Anyhow, the book is wonderful, illuminating, terrifying. You should--must--go buy it and read it immediately if you want us all to be able to start thinking strategically instead of reacting to each shock as it comes, and the next one is coming; that panting sound you hear is the wingers, waiting for it.
(Despite being long, and heavily footnoted--footnotes are anti-authoritarian, since they enable you to check sources--the book is quite readable. It is not an academic work, though it is analytical). Shock Doctrine integrates all the economic and political shards of my own life since I came of age; and also integrates and vindicates many of the themes and/or memes that we've been home-brewing in the blogosphere in the years since Bush seized power.
So what I'm going to do, over the next several days--or more than several, the book is long--is read TSD from front to back, and fair-use quote and annotate passages that I find especially suggestive.
(In the beginning, everything, seemed suggestive. Even from the first few pages, the sense I had of conceptual doors opening--that I could finally take a mental walk-through of the ground plan for the Green Zone I knew I've been trapped in--was exhilirating. Even if many of the walls are of cold stone, many of the windows are barred and high up, many of the corners are dark, and even though the sound of screaming comes from behind some of the closed doors.*
That said, pages 4-6:
The news racing around the [New Orleans convention center] shelter [during Katrina] was that Richard Baker, a prominent Republican Congressman from this city, had told a group of lobbyists, "We finally cleaned up public housing in New Orleans. We couldn't, but God did." Joseph Canizaro, one of New Orleans' wealthiest developers, had just expressed a similar sentiment. "I think we have a clean sheet** to start again. And with that clean sheet we have some very big opportunities."

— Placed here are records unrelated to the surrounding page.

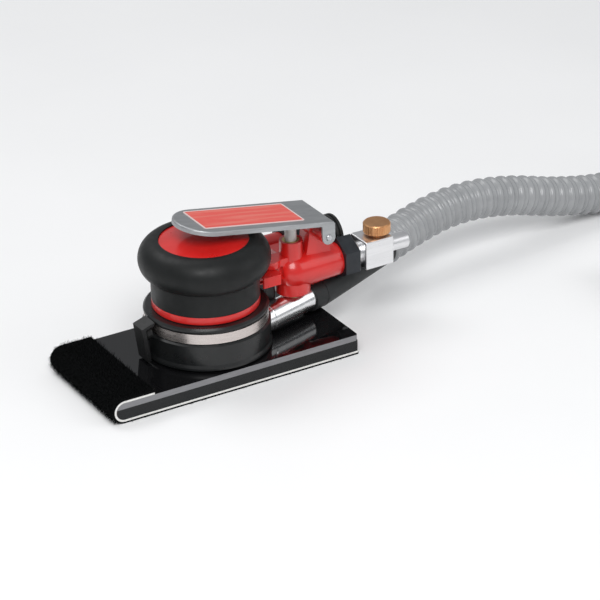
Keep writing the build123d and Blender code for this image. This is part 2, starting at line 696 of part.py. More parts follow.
# ---------------------------------------------------------------- inlet fittings
def make_inlet():
    """Hex bushing, strainer, regulator block, brass knob with its seal, and air plug."""
    with BuildPart() as bushing:
        with BuildSketch(Plane.YZ.offset(NUT_X[0])):
            with Locations((0, ARM_Z)):
                RegularPolygon(NUT_FLATS / 2, 6, major_radius=False, rotation=30)
        extrude(amount=NUT_X[1] - NUT_X[0])
        chamfer(bushing.edges().group_by(Axis.X)[-1], 0.8)
        rod_x(6.55, 72.0, NUT_X[0], 0, ARM_Z)
        rod_x(4.0, 71.0, NUT_X[1] + 1, 0, ARM_Z, mode=Mode.SUBTRACT)
    save(bushing, "inlet_bushing")

    with BuildPart() as strainer:
        rod_x(6.4, 70.3, 71.8, 0, ARM_Z)
        with BuildSketch(Plane.YZ.offset(70.0)):
            with Locations((0, ARM_Z)):
                with PolarLocations(3.6, 8):
                    Circle(0.8)
                Circle(1.0)
        extrude(amount=3.0, mode=Mode.SUBTRACT)
    save(strainer, "inlet_strainer")

    half = BLOCK_SIDE / 2
    with BuildPart() as regulator:
        block(BLOCK_X, (-half, half), (ARM_Z - half, ARM_Z + half))
        fillet(regulator.edges(), 0.9)
        rod_x(6.2, NUT_X[1] + 0.05, BLOCK_X[0] + 1.0, 0, ARM_Z)
        rod_x(3.95, 86.0, NUT_X[1] + 0.1, 0, ARM_Z)
        rod_x(2.5, 85.0, BLOCK_X[1] + 1, 0, ARM_Z, mode=Mode.SUBTRACT)
        rod_x(3.5, BLOCK_X[1] - 2.5, BLOCK_X[1] + 1, 0, ARM_Z, mode=Mode.SUBTRACT)
        disc(3.4, ARM_Z - 1.0, ARM_Z + half + 1, KNOB_X, mode=Mode.SUBTRACT)
    save(regulator, "regulator_block")

    with BuildPart() as knob:
        disc(KNOB_R, *KNOB_Z, KNOB_X)
        chamfer(knob.edges().filter_by(GeomType.CIRCLE), 0.7)
        with BuildSketch(Plane.XY.offset(KNOB_Z[0])):
            with Locations((KNOB_X, 0)):
                with PolarLocations(KNOB_R + 0.12, 36):
                    Circle(0.42)
        extrude(amount=KNOB_Z[1] - KNOB_Z[0], mode=Mode.SUBTRACT)
        disc(3.3, 43.5, KNOB_Z[0], KNOB_X)
        disc(4.4, ARM_Z + half + 0.15, KNOB_Z[0], KNOB_X)
        with BuildSketch(Plane.XY.offset(45.0)):
            with Locations((KNOB_X, 0)):
                Circle(4.0)
                Circle(2.45, mode=Mode.SUBTRACT)
        extrude(amount=1.5, mode=Mode.SUBTRACT)
    save(knob, "flow_knob")

    with BuildPart() as knob_seal:
        with Locations((KNOB_X, 0, 45.75)):
            Torus(2.9, 0.42)
    save(knob_seal, "knob_seal")

    with BuildPart() as air_plug:
        rod_x(3.45, BLOCK_X[1] - 2.3, BLOCK_X[1] + 1, 0, ARM_Z)
        rod_x(4.8, BLOCK_X[1] + 0.05, PLUG_END, 0, ARM_Z)
        fillet(air_plug.edges().group_by(Axis.X)[-1], 0.6)
        rod_x(2.0, 110.0, PLUG_END + 1, 0, ARM_Z, mode=Mode.SUBTRACT)
    save(air_plug, "air_plug")


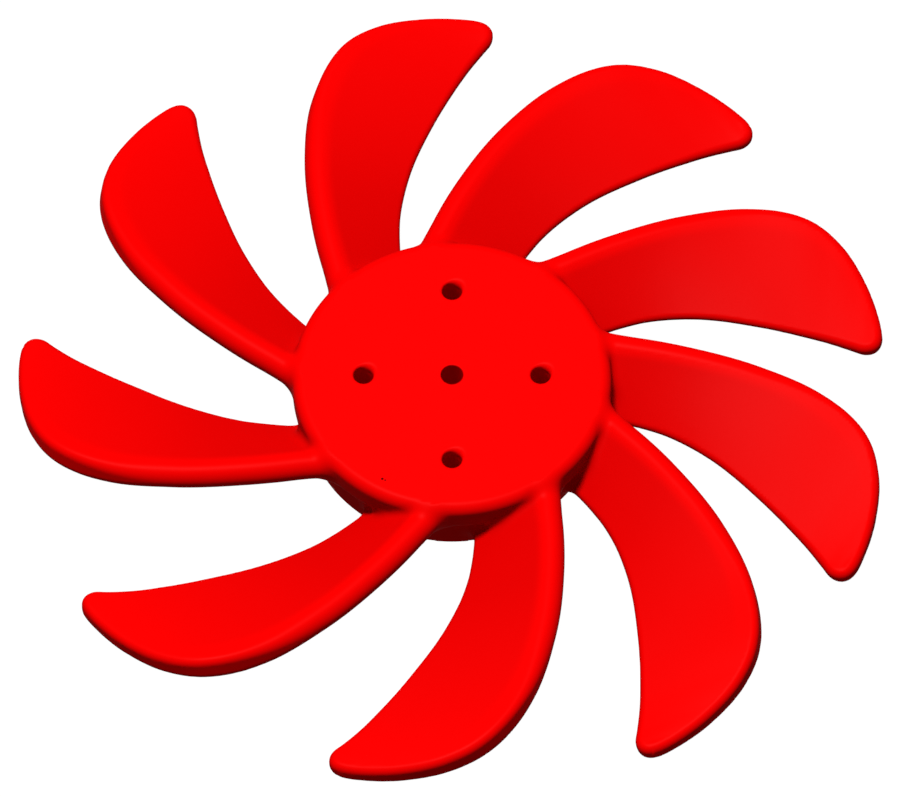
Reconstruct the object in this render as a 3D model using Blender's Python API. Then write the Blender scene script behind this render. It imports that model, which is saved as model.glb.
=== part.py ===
"""Nine-blade axial fan impeller, moulded hub with swept blades.

Blender 4.5 script. Run it with blender --background --python part.py or from
the text editor. Metres, +Z is the fan's axis and points out of the front face,
and the origin is the centre of the hub's back face, on which the part rests.
"""

import math

import bmesh
import bpy
from mathutils import Matrix, Vector

MM = 0.001

# Hub sizes
HUB_DEPTH = 37.5 * MM
RIM_RADIUS = 72.0 * MM
SKIRT_RADIUS = 66.0 * MM
RIM_EDGE_ROUNDING = 5.0 * MM
RIM_EDGE_FACETS = 4
STEP_LOW = 18.5 * MM
STEP_HIGH = 24.5 * MM
STEP_FACETS = 4
PLATE_THICKNESS = 6.0 * MM
RIM_WALL = 5.0 * MM
SKIRT_WALL = 5.0 * MM
HUB_SEGMENTS = 72

# Bore, bolt holes and their bosses
BORE_RADIUS = 5.0 * MM
BOLT_RADIUS = 4.5 * MM
BOLT_REACH_X = 40.0 * MM
BOLT_REACH_Y = 44.5 * MM
CENTRE_BOSS_RADIUS = 16.0 * MM
BOLT_BOSS_RADIUS = 9.5 * MM
HOLE_SEGMENTS = 24
CUTTER_TURN = math.pi / HOLE_SEGMENTS / 2
DRILL_OVERRUN = 5.0 * MM

# Ribs inside the hub
RIB_THICKNESS = 4.0 * MM
RIB_SETBACK = 2.0 * MM

# Blades
CONCAVE_EDGE_RADIUS = 2.5 * MM
CONVEX_EDGE_RADIUS = 6.5 * MM
THICKENING = (0.24, 0.75)
ROOT_FILLET = 4.0 * MM
ROOT_TOP = 34.0 * MM

# Each blade's own place, clockwise from the top: how far its tip and the concave
# and convex sides of its root are turned from an even spacing (degrees), and how
# much longer it is (mm)
BLADES = (
    (-5.2, -4.2, -4.3, 0.3),
    (-4.2, -4.3, -1.3, -1.9),
    (-2.0, -3.4, -4.2, -3.4),
    (1.8, 0.3, -1.6, 2.1),
    (4.7, 7.3, 6.4, 6.8),
    (4.0, 5.9, 8.1, 1.8),
    (2.4, 3.5, 2.8, -1.0),
    (0.7, -2.3, -2.8, -4.5),
    (-2.2, -2.8, -3.2, -0.2),
)
BLADE_COUNT = len(BLADES)
FIRST_TIP_ANGLE = 92.5

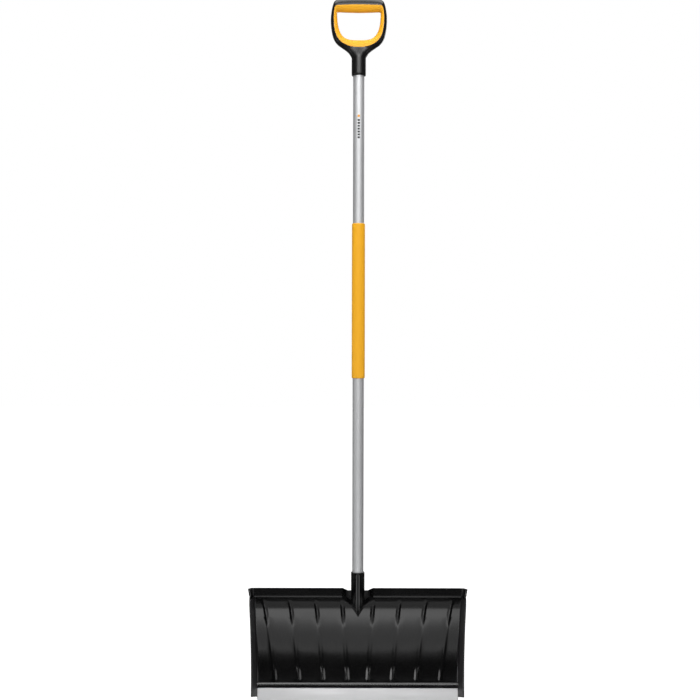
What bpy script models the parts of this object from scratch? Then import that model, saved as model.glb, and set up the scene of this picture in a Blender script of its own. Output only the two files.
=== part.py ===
"""A snow pusher: a ribbed, curved blade with a metal wear edge, on a straight tube with two grips.

Metres, +Z up along the shaft, the blade's front facing -Y. The origin is the middle of the wear edge's
ground face. "Forward" is a distance in front of the shaft's axis, which is the plane y = SHAFT_Y.
"""

import math

import bmesh
import bpy
from mathutils import Matrix, Vector

GAP = 0.0003

# Shaft
SHAFT_Y = 0.050
TUBE_RADIUS = 0.0129
TUBE_WALL = 0.0015
TUBE_LOW_Z = 0.128
TUBE_HIGH_Z = 1.468
PLUG_FLANGE = 0.0025
MID_GRIP_RADIUS = 0.0151
MID_GRIP_LOW_Z = 0.7256
MID_GRIP_HIGH_Z = 1.0810

# Blade sheet, front face in side view: a straight foot, a wide arc, a tight curl and a band that leans back
SHEET_THICKNESS = 0.003
SHEET_FORWARD = 0.017
SHEET_LOW_Z = 0.008
FOOT_TOP_Z = 0.042
ARC_CENTRE_Z = 0.138
ARC_RADIUS = 0.285
CURL_LOW_Z = 0.200
BAND_LOW_Z = 0.233
BAND_HIGH_Z = 0.253
BAND_FORWARD = 0.047
BAND_LEAN = 0.15

# Blade in front view
CORNER_LOW_X = 0.2272
CORNER_SLOPE = 0.0458
CORNER_FILLET = 0.003
CHEEK_SPLAY = 0.14
CHEEK_DEPTH_AT_GROUND = 0.060
CHEEK_DEPTH_SLOPE = 0.11
CHEEK_RIM_LOW_Z = 0.024
CHEEK_RIM_HIGH_Z = 0.258
CAP_THICKNESS = 0.0007

# Ribs, which fan out upwards
RIB_COUNT = 8
RIB_WIDTH = 0.011
RIB_CREST = 0.005
RIB_HEIGHT = 0.0035
RIB_MIDDLE_SHARE = 0.25
RIB_FIRST_LOW_X = 0.0234
RIB_PITCH_LOW = 0.05467
RIB_FIRST_HIGH_X = 0.0353
RIB_PITCH_HIGH = 0.0591
RIB_HIGH_Z = 0.2165
RIB_FADE = 0.012
RIB_FOOT = 0.0015

# Socket and the V notch that lets it through
SOCKET_RADIUS = 0.0156
SOCKET_LOW_Z = 0.096
SOCKET_HIGH_Z = 0.2804
SOCKET_KEEL_WIDTH = 0.007
SOCKET_KEEL_HEIGHT = 0.0007
NOTCH_TIP_Z = 0.196
NOTCH_SHOULDER_Z = 0.2275
NOTCH_FRONT_HALF = 0.035
NOTCH_BACK_HALF = 0.023
NOTCH_KNEE_FORWARD = 0.022
NOTCH_BACK_FORWARD = 0.002
NOTCH_KNEE_TOP_Z = 0.2485
NOTCH_BACK_TOP_Z = 0.2370
NOTCH_WALL = 0.003
BEAK_TIP_Z = 0.1806
BEAK_HALF = 0.018
BEAK_DEPTH = 0.009
WEB_HEIGHTS = (0.118, 0.168)
WEB_REACH = 0.100
WEB_THICKNESS = 0.003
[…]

- [Mentally mark that "clean sheet"* phrase; we'll encounter it again.]
- I remember during Katrina remarking that the similarity between Iraq and Katrina was that both were gigantic experiments in Conservative social engineering. Klein's book validates that intuition.
- We need to rid ourselves once and for all, completely, of the Incompetence Dodge. The events and processes that we see unfolding in New Orleans, and in Iraq, are not in essence "mistakes" (though of course accidents happen). Rather, they are ideologically driven. They are doctrinal. And they confirm benefits on the drivers in the form of great wealth. "This is working very well for them."
Over at the shelter, Jamar could think of nothing else. "I really don't think of it as cleaning up the city. What I see is that a lot of people got killed uptown. People who shouldn't have died."
He was speaking quietly, but an older man in line in front of us overheard and whipped around. "What is wrong with these people...
[The Mighty Corrente Building actually has a Department of What is WRONG with The People...]
...in Baton Rouge? This isn't an opportunity. It's a goddamned tragedy. Are they blind?
A mother with two kids chimed in. "No. They're not blind. They're evil. They see just fine."
People of the Lie (POTL).
And we're all niggers now, eh?
One of those who saw opportunity in the floodwaters of New Orleans was Milton Friedman, grand guru of the movement for unfettered capitalism and the man credited with writing the rulebook for the contemporary, hypermobile global economy. Ninety three years old and in failing health, "Uncle Miltie," as he was known to his followers, nonetheless found the strength to write an op-ed for the Wall Street Journal [if you thought it was bad then, wait for Murdoch to get to work] three months after the levees broke. ... "It is a tragedy. It is also an opportunity to radically reform the educational system. ... New Orleans was now, according to The New York Times, "the nation's preeminent laboratory for the widespread use of charter schools," while the American Enterprise Institute, a Freidmanite think tank, enthused that "Katrina accomplished in a day... What Louisiana school reformers couldn't do after years of trying." Public school teachers, meanwhile, watching money allocated for victims of the flood being diverted to erase a public system and replace it with a private one, were calling Freidman's plan "an educational landgrab."
[It would be interesting to go back and see how many of the "land grabs" organized by the K Street Project were triggered by disasters. Certainly, the theft of Social Security was marketed as the solution to a future disaster.]
I call these orchestrated raids on the public sphere in the wake of catastrophic events, combined with the treatment of disasters as exciting market opportunities, "disaster capitalism".
I'm going to follow Klein and call the subject matter of these posts Disaster Capitalism Theory (DCT). I think this is because Conspiracy Theory (CT) occupies the conceptual space that DCT should occupy, but replaces the barren circularities *** of LIHOP vs. MIHOP with conceptual tools that are analytically far more powerful, far more rigourous, have broader historical sweep, and fit the built record far more than CT can ever hope to. (I Cor. 13:12).
As I said: Go buy the book.
NOTE * Of course, behind other doors comes the tinkling of a piano, the clink of glasses raised in toast, and the smell of fine cigars. It's a funny old world.
NOTE * I think the "hot sheets" metaphor must be entirely unconscious.
NOTE ** That's not to say that CT isn't important in building the record. But a world-view that depends on conspiracies and cabals doesn't scale far enough to explain the problems we face. We have bigger fish to fry--or corpses to bury--than Skull and Bones.